▸ WHAT TO DO: Take the lines from the beginning of the data below through the line holding "total_len = 50; // [47:0.5:56]" and return exactly those.

--- Begin SUPPLIED MATERIAL ---

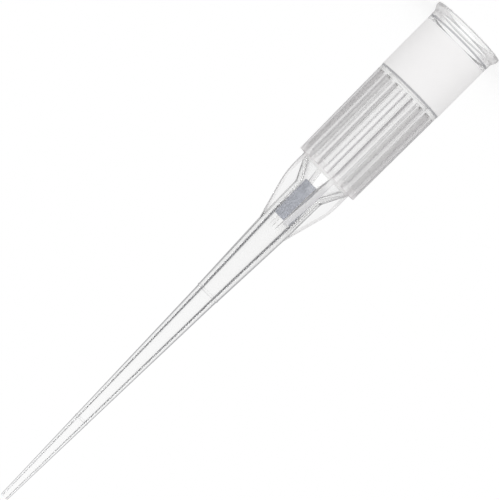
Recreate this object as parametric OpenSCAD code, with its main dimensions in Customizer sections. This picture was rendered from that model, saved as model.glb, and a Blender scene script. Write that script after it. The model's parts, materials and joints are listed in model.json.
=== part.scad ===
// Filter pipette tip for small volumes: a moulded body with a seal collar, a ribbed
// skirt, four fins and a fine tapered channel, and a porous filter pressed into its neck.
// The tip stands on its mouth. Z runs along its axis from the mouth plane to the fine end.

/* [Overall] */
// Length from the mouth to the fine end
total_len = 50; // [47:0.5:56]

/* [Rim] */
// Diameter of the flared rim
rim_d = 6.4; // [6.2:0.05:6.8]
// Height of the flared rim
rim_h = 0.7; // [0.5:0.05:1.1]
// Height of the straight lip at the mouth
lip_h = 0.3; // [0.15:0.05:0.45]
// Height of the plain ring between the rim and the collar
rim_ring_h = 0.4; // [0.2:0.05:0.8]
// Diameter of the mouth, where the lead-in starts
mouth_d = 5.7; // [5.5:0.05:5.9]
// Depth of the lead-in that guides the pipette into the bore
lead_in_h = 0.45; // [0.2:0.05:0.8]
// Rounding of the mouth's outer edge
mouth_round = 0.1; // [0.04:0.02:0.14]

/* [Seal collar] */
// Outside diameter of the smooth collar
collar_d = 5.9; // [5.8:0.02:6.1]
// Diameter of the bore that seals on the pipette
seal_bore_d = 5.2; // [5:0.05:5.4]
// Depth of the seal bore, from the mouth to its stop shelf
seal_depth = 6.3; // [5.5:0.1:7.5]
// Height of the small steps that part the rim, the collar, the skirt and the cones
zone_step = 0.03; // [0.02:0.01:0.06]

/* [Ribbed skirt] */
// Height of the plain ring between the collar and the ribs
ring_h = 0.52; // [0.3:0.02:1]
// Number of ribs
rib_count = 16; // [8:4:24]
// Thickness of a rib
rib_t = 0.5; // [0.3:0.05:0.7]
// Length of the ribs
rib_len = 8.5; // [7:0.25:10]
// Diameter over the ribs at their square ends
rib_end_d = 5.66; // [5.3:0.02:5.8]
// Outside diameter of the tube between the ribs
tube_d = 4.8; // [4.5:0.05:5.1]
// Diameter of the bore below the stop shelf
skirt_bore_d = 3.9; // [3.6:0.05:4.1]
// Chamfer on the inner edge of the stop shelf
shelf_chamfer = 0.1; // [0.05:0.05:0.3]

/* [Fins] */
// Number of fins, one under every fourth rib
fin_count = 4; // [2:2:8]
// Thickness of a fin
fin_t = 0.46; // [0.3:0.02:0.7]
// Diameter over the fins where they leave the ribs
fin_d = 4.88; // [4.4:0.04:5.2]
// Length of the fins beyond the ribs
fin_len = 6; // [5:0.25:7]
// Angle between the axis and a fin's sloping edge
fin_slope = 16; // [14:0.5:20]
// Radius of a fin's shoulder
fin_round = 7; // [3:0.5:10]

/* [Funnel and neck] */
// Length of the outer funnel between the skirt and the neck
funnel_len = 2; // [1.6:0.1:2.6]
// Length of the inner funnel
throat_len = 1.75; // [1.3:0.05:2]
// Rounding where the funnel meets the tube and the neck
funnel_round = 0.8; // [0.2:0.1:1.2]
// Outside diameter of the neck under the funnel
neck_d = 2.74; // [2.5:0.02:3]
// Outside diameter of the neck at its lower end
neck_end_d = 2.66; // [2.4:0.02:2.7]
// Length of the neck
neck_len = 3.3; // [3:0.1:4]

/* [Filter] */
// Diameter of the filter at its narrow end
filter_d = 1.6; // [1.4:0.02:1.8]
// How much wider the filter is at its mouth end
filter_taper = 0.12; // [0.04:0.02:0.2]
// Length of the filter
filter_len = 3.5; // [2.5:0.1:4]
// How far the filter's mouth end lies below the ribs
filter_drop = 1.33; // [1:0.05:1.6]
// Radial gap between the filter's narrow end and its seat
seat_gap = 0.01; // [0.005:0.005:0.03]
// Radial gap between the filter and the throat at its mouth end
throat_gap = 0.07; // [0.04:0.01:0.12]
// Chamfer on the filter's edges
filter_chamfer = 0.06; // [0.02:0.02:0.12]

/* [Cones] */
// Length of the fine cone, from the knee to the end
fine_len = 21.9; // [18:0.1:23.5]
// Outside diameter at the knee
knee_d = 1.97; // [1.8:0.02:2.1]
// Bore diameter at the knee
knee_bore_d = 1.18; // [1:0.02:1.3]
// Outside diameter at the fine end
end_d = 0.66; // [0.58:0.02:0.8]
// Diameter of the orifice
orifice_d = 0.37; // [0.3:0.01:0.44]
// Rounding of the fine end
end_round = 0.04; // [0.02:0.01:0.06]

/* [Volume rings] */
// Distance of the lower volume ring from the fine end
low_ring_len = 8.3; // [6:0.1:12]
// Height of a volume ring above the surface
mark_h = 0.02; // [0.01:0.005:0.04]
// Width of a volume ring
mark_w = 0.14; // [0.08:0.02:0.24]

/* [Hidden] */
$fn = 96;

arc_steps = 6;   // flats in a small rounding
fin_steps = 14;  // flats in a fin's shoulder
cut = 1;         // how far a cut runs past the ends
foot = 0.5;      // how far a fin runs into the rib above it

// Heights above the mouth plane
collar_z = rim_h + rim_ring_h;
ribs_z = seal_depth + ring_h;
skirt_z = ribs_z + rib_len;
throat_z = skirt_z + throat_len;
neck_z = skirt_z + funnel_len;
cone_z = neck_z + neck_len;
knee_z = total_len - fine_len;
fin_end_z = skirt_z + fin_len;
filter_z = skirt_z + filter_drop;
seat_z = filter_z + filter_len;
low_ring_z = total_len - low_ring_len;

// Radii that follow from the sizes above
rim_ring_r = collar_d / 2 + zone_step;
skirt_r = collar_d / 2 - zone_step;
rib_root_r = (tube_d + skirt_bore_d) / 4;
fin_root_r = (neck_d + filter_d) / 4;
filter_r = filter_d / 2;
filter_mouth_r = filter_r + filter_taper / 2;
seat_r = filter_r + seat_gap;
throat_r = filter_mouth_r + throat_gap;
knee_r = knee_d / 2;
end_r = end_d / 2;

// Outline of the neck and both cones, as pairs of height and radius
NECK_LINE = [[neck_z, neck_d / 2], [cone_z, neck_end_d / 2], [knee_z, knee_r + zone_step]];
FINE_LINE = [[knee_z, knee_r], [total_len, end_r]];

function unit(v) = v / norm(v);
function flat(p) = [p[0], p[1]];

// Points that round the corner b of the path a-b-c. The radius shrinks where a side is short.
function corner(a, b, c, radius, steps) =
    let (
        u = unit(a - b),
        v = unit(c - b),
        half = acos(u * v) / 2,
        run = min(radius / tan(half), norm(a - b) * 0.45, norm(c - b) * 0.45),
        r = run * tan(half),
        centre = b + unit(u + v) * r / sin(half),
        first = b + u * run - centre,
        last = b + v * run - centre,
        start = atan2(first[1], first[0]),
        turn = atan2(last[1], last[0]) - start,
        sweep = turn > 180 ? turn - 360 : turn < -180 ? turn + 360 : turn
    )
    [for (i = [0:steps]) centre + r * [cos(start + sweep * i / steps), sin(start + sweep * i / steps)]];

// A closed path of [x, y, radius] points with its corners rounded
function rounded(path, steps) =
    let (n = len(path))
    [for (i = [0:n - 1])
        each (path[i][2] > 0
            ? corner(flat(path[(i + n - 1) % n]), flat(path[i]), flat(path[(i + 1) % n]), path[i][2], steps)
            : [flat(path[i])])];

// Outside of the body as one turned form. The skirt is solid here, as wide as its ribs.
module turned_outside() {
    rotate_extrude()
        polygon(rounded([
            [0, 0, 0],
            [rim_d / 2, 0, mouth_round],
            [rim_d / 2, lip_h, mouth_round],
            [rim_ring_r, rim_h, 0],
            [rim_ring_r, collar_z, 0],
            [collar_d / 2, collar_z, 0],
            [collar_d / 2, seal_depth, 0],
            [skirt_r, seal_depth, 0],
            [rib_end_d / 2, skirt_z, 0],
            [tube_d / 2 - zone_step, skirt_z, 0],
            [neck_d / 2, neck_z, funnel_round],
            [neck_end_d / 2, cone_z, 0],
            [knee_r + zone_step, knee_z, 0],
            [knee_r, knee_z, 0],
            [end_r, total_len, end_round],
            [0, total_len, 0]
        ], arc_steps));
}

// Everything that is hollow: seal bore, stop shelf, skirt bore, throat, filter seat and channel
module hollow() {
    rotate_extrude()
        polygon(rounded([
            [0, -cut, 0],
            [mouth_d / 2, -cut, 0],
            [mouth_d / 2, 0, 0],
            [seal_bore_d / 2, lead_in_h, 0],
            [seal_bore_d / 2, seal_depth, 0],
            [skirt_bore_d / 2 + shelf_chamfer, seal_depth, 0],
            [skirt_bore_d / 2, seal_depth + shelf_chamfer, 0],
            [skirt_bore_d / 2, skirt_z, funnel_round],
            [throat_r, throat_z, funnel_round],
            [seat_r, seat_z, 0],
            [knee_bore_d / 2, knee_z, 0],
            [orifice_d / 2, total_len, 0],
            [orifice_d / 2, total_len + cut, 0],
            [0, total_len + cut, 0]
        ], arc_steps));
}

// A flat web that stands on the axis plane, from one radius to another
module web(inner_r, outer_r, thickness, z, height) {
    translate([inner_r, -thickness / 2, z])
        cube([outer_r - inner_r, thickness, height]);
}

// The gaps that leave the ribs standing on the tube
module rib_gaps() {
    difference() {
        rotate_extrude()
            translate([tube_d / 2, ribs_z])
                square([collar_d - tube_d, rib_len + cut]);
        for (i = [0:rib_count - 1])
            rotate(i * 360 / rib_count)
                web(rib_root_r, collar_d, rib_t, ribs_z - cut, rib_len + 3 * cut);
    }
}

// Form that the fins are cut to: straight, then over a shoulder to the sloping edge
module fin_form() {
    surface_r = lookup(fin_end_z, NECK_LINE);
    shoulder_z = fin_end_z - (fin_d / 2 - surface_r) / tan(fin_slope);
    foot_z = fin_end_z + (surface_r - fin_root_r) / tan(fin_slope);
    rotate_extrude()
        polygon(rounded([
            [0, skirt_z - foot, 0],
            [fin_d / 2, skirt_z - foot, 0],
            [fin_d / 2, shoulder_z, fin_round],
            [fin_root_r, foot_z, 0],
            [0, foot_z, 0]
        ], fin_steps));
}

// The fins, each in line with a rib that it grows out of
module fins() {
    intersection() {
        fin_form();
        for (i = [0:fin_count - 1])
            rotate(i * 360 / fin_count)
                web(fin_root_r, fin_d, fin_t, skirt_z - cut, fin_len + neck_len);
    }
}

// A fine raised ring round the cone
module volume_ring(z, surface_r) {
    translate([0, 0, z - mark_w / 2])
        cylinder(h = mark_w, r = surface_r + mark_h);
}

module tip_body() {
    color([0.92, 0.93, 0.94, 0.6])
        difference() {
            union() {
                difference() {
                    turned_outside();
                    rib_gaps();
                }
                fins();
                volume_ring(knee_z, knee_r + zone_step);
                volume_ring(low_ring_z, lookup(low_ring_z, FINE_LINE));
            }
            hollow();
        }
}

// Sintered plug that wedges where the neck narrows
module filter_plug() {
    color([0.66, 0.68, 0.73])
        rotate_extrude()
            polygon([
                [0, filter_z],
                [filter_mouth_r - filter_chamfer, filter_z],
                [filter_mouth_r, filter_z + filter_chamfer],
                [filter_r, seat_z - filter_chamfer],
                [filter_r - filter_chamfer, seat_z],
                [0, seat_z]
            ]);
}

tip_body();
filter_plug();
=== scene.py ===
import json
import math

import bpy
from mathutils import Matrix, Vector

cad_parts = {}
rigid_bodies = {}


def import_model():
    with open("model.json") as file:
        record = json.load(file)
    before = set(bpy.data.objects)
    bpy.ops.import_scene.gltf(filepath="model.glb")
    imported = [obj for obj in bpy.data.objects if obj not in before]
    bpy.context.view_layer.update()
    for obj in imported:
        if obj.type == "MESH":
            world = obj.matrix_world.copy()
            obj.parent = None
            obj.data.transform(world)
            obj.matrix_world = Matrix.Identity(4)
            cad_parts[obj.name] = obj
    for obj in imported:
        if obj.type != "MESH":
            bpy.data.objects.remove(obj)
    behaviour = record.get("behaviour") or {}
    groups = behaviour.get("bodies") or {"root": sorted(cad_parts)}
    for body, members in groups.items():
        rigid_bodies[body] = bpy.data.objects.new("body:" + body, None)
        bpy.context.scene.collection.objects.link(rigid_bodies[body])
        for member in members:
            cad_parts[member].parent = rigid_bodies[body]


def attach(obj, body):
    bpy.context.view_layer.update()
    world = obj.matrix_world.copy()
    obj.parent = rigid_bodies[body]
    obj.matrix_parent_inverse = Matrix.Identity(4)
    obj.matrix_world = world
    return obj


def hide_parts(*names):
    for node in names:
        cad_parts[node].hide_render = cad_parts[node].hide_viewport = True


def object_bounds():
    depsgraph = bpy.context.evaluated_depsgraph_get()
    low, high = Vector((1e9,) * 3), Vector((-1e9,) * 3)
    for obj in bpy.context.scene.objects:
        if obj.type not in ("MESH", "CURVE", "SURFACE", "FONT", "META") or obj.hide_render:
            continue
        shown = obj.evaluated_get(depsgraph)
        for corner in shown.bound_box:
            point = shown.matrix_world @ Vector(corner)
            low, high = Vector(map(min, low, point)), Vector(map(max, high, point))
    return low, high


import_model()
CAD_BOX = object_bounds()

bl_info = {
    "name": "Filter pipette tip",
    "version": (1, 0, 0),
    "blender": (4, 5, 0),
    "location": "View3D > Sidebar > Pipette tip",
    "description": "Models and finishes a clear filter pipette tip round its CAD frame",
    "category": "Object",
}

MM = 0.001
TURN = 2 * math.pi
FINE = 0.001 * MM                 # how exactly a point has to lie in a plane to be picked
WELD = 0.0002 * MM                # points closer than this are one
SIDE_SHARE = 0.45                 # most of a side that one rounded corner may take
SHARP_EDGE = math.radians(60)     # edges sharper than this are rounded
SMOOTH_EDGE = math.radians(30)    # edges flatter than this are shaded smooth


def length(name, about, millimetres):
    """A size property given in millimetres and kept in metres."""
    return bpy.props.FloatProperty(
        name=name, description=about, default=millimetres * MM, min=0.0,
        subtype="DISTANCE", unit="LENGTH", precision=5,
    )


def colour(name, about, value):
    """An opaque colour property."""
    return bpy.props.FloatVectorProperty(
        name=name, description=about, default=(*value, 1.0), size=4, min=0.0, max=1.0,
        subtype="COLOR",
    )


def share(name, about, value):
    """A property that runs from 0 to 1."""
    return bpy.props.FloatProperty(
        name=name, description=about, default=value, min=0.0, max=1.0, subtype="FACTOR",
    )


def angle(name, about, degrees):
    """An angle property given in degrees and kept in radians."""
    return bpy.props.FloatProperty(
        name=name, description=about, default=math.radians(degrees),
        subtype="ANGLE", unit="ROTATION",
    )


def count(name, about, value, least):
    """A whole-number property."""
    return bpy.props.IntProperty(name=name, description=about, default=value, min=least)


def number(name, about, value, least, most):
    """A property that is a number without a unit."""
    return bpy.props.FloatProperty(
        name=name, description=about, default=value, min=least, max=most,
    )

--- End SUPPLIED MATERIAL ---

▸ WRITTEN RESPONSE:
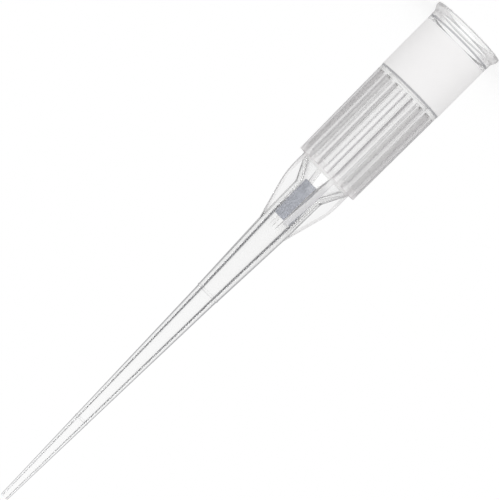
Recreate this object as parametric OpenSCAD code, with its main dimensions in Customizer sections. This picture was rendered from that model, saved as model.glb, and a Blender scene script. Write that script after it. The model's parts, materials and joints are listed in model.json.
=== part.scad ===
// Filter pipette tip for small volumes: a moulded body with a seal collar, a ribbed
// skirt, four fins and a fine tapered channel, and a porous filter pressed into its neck.
// The tip stands on its mouth. Z runs along its axis from the mouth plane to the fine end.

/* [Overall] */
// Length from the mouth to the fine end
total_len = 50; // [47:0.5:56]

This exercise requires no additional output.